» **The request**: Write out every record below exactly as it appears.

» **Data**:
▼▼▼

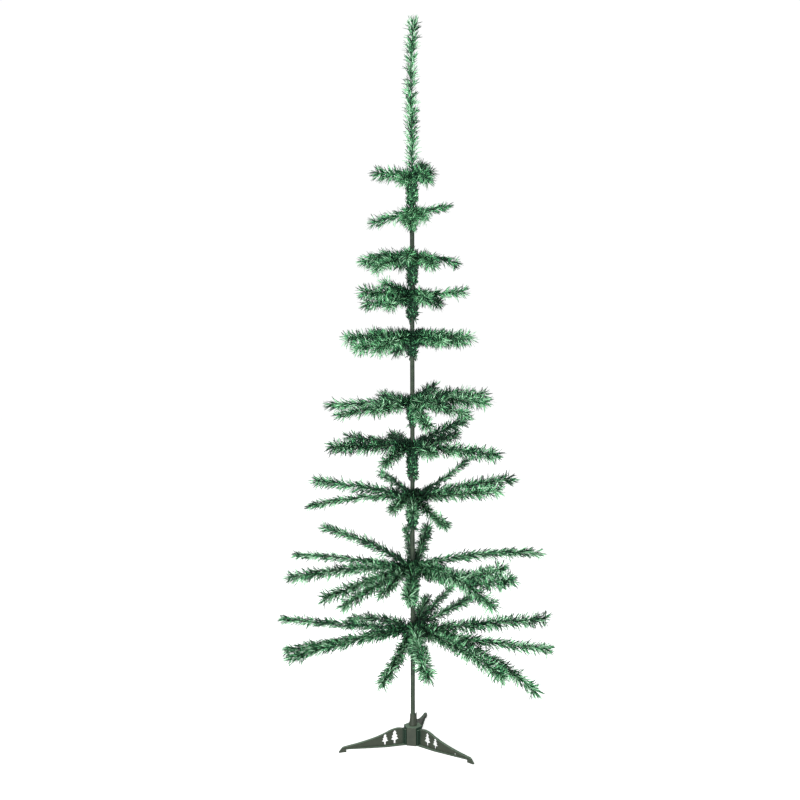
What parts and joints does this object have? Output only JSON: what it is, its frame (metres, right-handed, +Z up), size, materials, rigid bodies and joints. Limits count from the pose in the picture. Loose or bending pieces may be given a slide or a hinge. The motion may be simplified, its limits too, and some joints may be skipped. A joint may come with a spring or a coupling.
{
  "type": "artificial christmas tree",
  "caption": "Slim artificial Christmas tree of sparse tinsel boughs wired to a thin pole, with an upright tinsel leader, on a three-legged plastic stand pierced with small firs.",
  "frame": {"origin": "on the floor under the axis of the pole, at the flat underside of the stand's hub", "axes": "+Z up along the pole to the leader's tip; -Y towards the front; +X to the right as seen from the front"},
  "size_m": [0.5774, 0.5379, 1.5],
  "materials": {
    "tinsel": "green film tinsel needles, slightly glossy",
    "pole_paint": "satin olive-brown paint",
    "stand_plastic": "satin moulded plastic, olive green"
  },
  "bodies": {
    "root": {"bough_07_01": "tinsel", "bough_07_02": "tinsel", "bough_07_03": "tinsel", "bough_07_04": "tinsel", "bough_07_05": "tinsel", "bough_07_06": "tinsel", "bough_07_07": "tinsel", "bough_07_08": "tinsel", "bough_08_01": "tinsel", "bough_08_02": "tinsel", "bough_08_03": "tinsel", "bough_08_04": "tinsel", "bough_08_05": "tinsel", "bough_08_06": "tinsel", "bough_08_07": "tinsel", "bough_08_08": "tinsel", "bough_08_09": "tinsel", "bough_09_01": "tinsel", "bough_09_02": "tinsel", "bough_09_03": "tinsel", "bough_09_04": "tinsel", "bough_09_05": "tinsel", "bough_09_06": "tinsel", "bough_09_07": "tinsel", "bough_09_08": "tinsel", "bough_09_09": "tinsel", "bough_09_10": "tinsel", "bough_09_11": "tinsel", "bough_09_12": "tinsel", "bough_09_13": "tinsel", "bough_10_01": "tinsel", "bough_10_02": "tinsel", "bough_10_03": "tinsel", "bough_10_04": "tinsel", "bough_10_05": "tinsel", "bough_10_06": "tinsel", "bough_10_07": "tinsel", "bough_10_08": "tinsel", "bough_10_09": "tinsel", "bough_10_10": "tinsel", "bough_10_11": "tinsel", "bough_10_12": "tinsel", "bough_10_13": "tinsel", "leader": "tinsel", "pole": "pole_paint", "stand_hub": "stand_plastic", "stand_leg_back": "stand_plastic", "stand_leg_left": "stand_plastic", "stand_leg_right": "stand_plastic", "whorl_01": "tinsel", "whorl_02": "tinsel", "whorl_03": "tinsel", "whorl_04": "tinsel", "whorl_05": "tinsel", "whorl_06": "tinsel", "wrap_07": "tinsel", "wrap_08": "tinsel", "wrap_09": "tinsel", "wrap_10": "tinsel"}
  },
  "joints": []
}
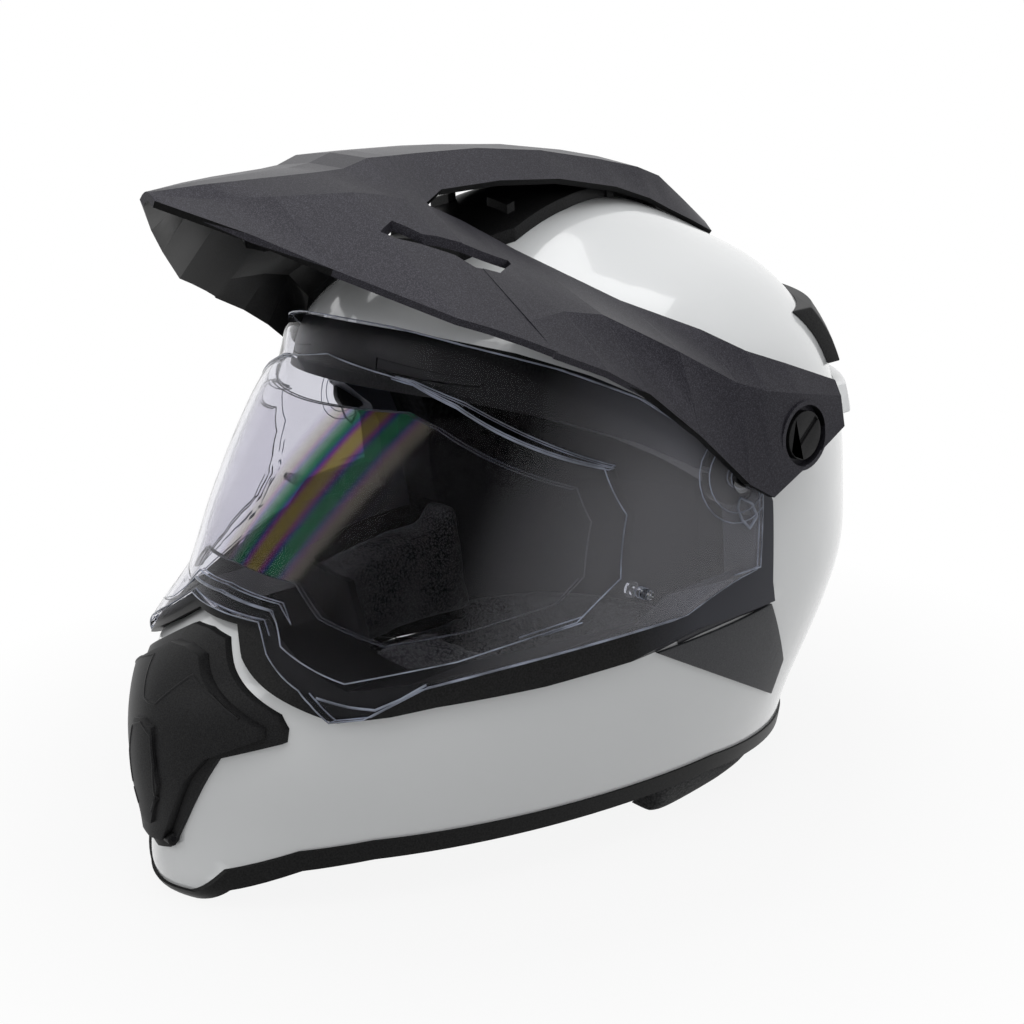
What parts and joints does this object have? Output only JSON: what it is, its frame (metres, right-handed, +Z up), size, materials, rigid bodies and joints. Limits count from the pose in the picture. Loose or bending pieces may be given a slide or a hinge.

▲▲▲

» **The solution**:
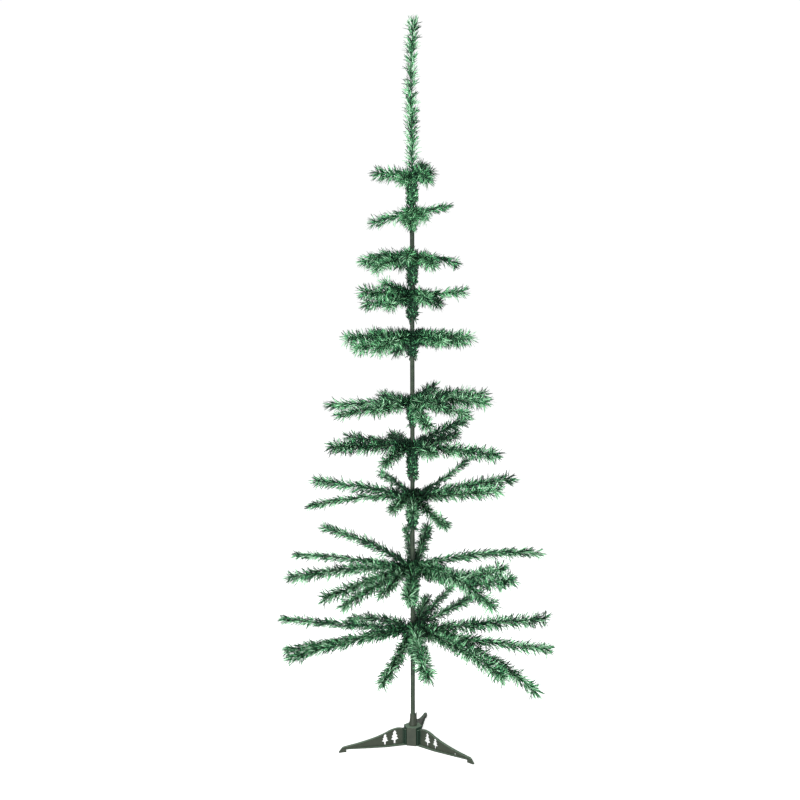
What parts and joints does this object have? Output only JSON: what it is, its frame (metres, right-handed, +Z up), size, materials, rigid bodies and joints. Limits count from the pose in the picture. Loose or bending pieces may be given a slide or a hinge. The motion may be simplified, its limits too, and some joints may be skipped. A joint may come with a spring or a coupling.
{
  "type": "artificial christmas tree",
  "caption": "Slim artificial Christmas tree of sparse tinsel boughs wired to a thin pole, with an upright tinsel leader, on a three-legged plastic stand pierced with small firs.",
  "frame": {"origin": "on the floor under the axis of the pole, at the flat underside of the stand's hub", "axes": "+Z up along the pole to the leader's tip; -Y towards the front; +X to the right as seen from the front"},
  "size_m": [0.5774, 0.5379, 1.5],
  "materials": {
    "tinsel": "green film tinsel needles, slightly glossy",
    "pole_paint": "satin olive-brown paint",
    "stand_plastic": "satin moulded plastic, olive green"
  },
  "bodies": {
    "root": {"bough_07_01": "tinsel", "bough_07_02": "tinsel", "bough_07_03": "tinsel", "bough_07_04": "tinsel", "bough_07_05": "tinsel", "bough_07_06": "tinsel", "bough_07_07": "tinsel", "bough_07_08": "tinsel", "bough_08_01": "tinsel", "bough_08_02": "tinsel", "bough_08_03": "tinsel", "bough_08_04": "tinsel", "bough_08_05": "tinsel", "bough_08_06": "tinsel", "bough_08_07": "tinsel", "bough_08_08": "tinsel", "bough_08_09": "tinsel", "bough_09_01": "tinsel", "bough_09_02": "tinsel", "bough_09_03": "tinsel", "bough_09_04": "tinsel", "bough_09_05": "tinsel", "bough_09_06": "tinsel", "bough_09_07": "tinsel", "bough_09_08": "tinsel", "bough_09_09": "tinsel", "bough_09_10": "tinsel", "bough_09_11": "tinsel", "bough_09_12": "tinsel", "bough_09_13": "tinsel", "bough_10_01": "tinsel", "bough_10_02": "tinsel", "bough_10_03": "tinsel", "bough_10_04": "tinsel", "bough_10_05": "tinsel", "bough_10_06": "tinsel", "bough_10_07": "tinsel", "bough_10_08": "tinsel", "bough_10_09": "tinsel", "bough_10_10": "tinsel", "bough_10_11": "tinsel", "bough_10_12": "tinsel", "bough_10_13": "tinsel", "leader": "tinsel", "pole": "pole_paint", "stand_hub": "stand_plastic", "stand_leg_back": "stand_plastic", "stand_leg_left": "stand_plastic", "stand_leg_right": "stand_plastic", "whorl_01": "tinsel", "whorl_02": "tinsel", "whorl_03": "tinsel", "whorl_04": "tinsel", "whorl_05": "tinsel", "whorl_06": "tinsel", "wrap_07": "tinsel", "wrap_08": "tinsel", "wrap_09": "tinsel", "wrap_10": "tinsel"}
  },
  "joints": []
}
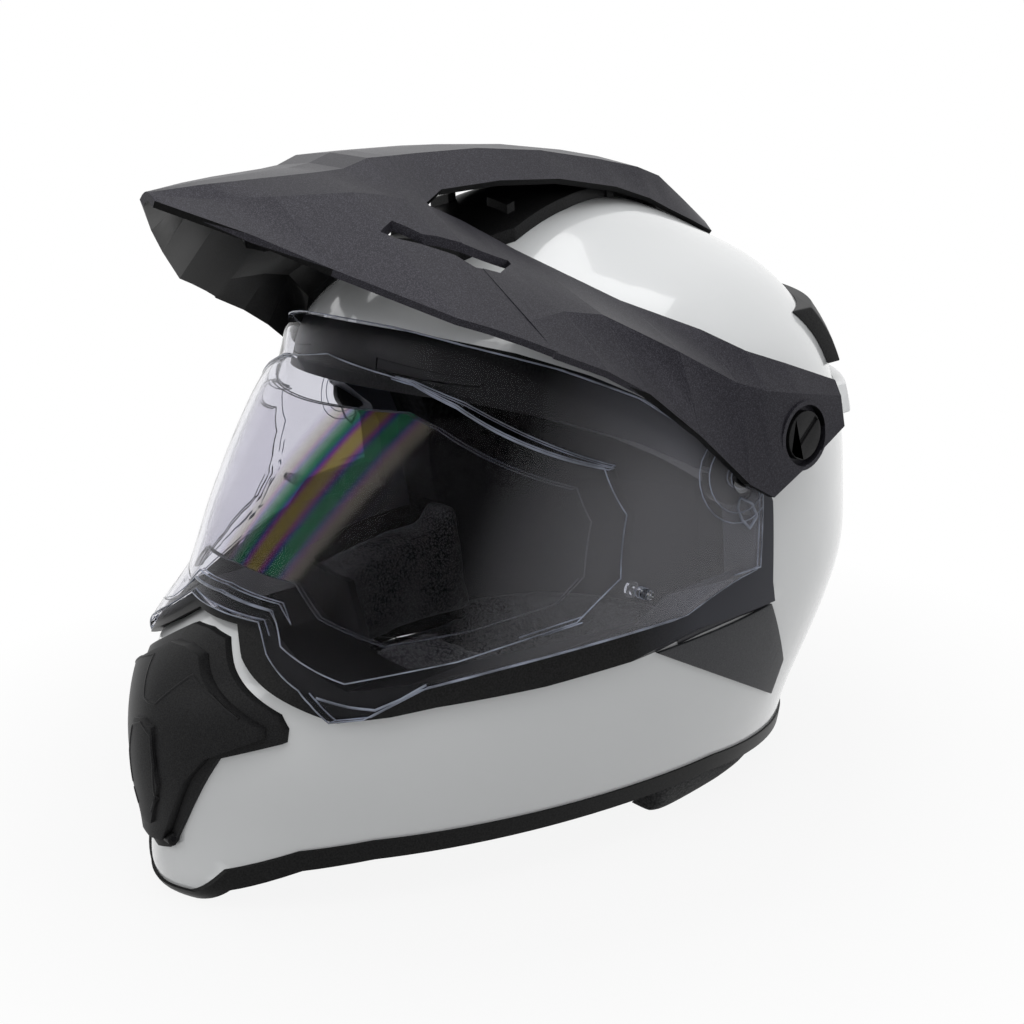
What parts and joints does this object have? Output only JSON: what it is, its frame (metres, right-handed, +Z up), size, materials, rigid bodies and joints. Limits count from the pose in the picture. Loose or bending pieces may be given a slide or a hinge.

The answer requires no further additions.